One ammo I'm having fun with lately is spent 380ACP cases. They're no good for long distances but they make a lot of noise when they hit a can.


----------



## Jesus Freak

Yeah I think that is to small I'm with the others I only use 9.5mm or bigger!


----------



## Shadowslinger123

would 6mm (nickel plated) steel be too light for the Barnett black widow, standard tubular tan bands?


----------



## whipcrackdeadbunny

I've used 6mm for hunting, and used them with the Black-Widow; I've found they are not very good for either. Though I've killed with 6mm, most of the time they miss the vitals, and the black-widow seems to be too heavy a draw to shoot them very accurately; using flatbands and a light pouch, you have to get a very precise shot (and the distance is limited) but they can kill well, if placed accurately. To be honest, I'd reccommend 9.5, as they are simply that little bit more reliable, and have more of a punch.


----------



## Berkshire bred

i like to use them for target shooting for the high fps and the straight trajectory but i would seriously not recomend that u do not use them for hunting, use 9.5mm or 12mm thats what i use and it does the job for me.


----------



## RawSlingshots

If you do use 6mm steel (1/4'') what size straight bands would you guys use?? since 6mm is so easy to get around here (largest size ballbearing for bike mecanics!) i have a similar latex band like tbg


----------



## Gardengroove

Hi, I would suggest straight cut TBG 15mm wide and a very small pouch.


----------



## RawSlingshots

thanks mate!


----------



## Berkshire bred

thera band gold 22cm long 20mm at the fork, 15mm at the pouch single bands


----------



## wll

Shadowslinger123 said:


> would 6mm (nickel plated) steel be too light for the Barnett black widow, standard tubular tan bands?

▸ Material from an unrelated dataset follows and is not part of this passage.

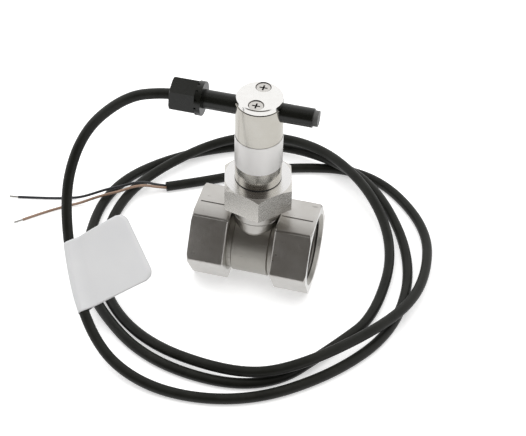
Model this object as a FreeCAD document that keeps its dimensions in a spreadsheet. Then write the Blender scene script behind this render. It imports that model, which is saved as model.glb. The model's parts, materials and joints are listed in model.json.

It is *WAY* to small, 7/16" is really to small for those tubes IMHO. You are almost dry firing your slingshot using 6mm steel with those tubes.

wll


----------



## Henry the Hermit

Big, fat tubes are only suitable for throwing big, fat ammo, and that not very fast.


----------



## Metropolicity

Dankung 1632 is perfect for 6-6.5mm steel. I use a cut where it pulls to about 500% for a nice strong, evenly matched band set to the ammo. The pull is about 2 lbs, you can do it all day which why I shoot such light bands + ammo.

1/2" Thereband black works wel, as does 1/4" Gold and 5/8" Blue, but cut to pull out to 500-500%.

The key here is to use a light pouch, I use single layer 1.5-2mm Roo or cowhide at 1/2"x2".


----------